Questionnée sur les dépenses liées à la dette, Chrystia Freeland a vanté la cote triple AAA du Canada qui a été préservée. « La chose qui permet au gouvernement de faire (ces) investissements essentiels dans les Canadiens et les Canadiennes, c’est de faire ces investissements de manière responsable », a-t-elle poursuivi.

Plus de compressions

Les libéraux ont signalé mardi que les ministères devront se serrer la ceinture encore plus que ce qu’ils doivent déjà faire en fonction d’engagements gouvernementaux qui se retrouvaient dans le dernier budget.

En effet, le document budgétaire prévoyait « un plan visant à cerner des économies de 15,4 G$ », a-t-on rappelé mardi. L’énoncé prévient qu’on cherche désormais que « les ministères et les organismes réalisent des économies supplémentaires de 345,6 millions de dollars en 2025-2026, et de 691 millions de dollars par année par la suite ».

La source gouvernementale qui s’est entretenue avec La Presse Canadienne a aussi souligné que le gouvernement Trudeau a voulu demander au secteur privé, tant au niveau des banques que des fonds de pension, d’en faire plus.

Dans cette veine, Ottawa a annoncé qu’il entend « élargir la portée de la divulgation obligatoire des informations financières liées au climat » à laquelle les entreprises privées doivent se plier.

Le fédéral veut aussi que les sociétés d’État « optimisent leurs ressources existantes et appuient au mieux les entreprises et le secteur agricole du Canada ». Pour ce faire, on entend réexaminer leur rôle et « prendr(e) des mesures pour renforcer leur propension à prendre des risques, le cas échéant ».
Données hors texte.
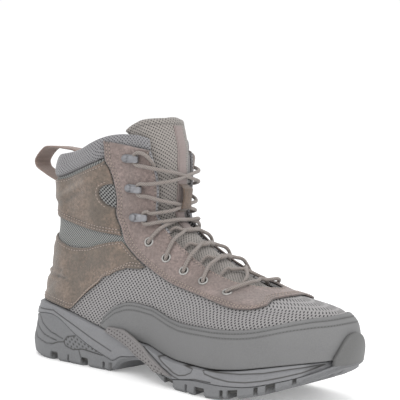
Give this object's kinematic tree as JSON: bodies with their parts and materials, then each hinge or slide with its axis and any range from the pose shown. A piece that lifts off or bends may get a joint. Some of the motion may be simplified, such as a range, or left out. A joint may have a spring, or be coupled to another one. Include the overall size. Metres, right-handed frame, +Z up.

« On leur demande elles aussi de contribuer à la rigueur budgétaire. En général, quand on dit rigueur budgétaire et sociétés d’État, on dit privatisation. Est-ce qu’on pourrait voir une privatisation de VIA Rail, de Postes Canada? », s’est interrogée tout haut Mme Tellier.

Ottawa prévoit dévoiler les prochaines étapes, au chapitre des sociétés d’État, dans le budget qu’il présentera au printemps prochain.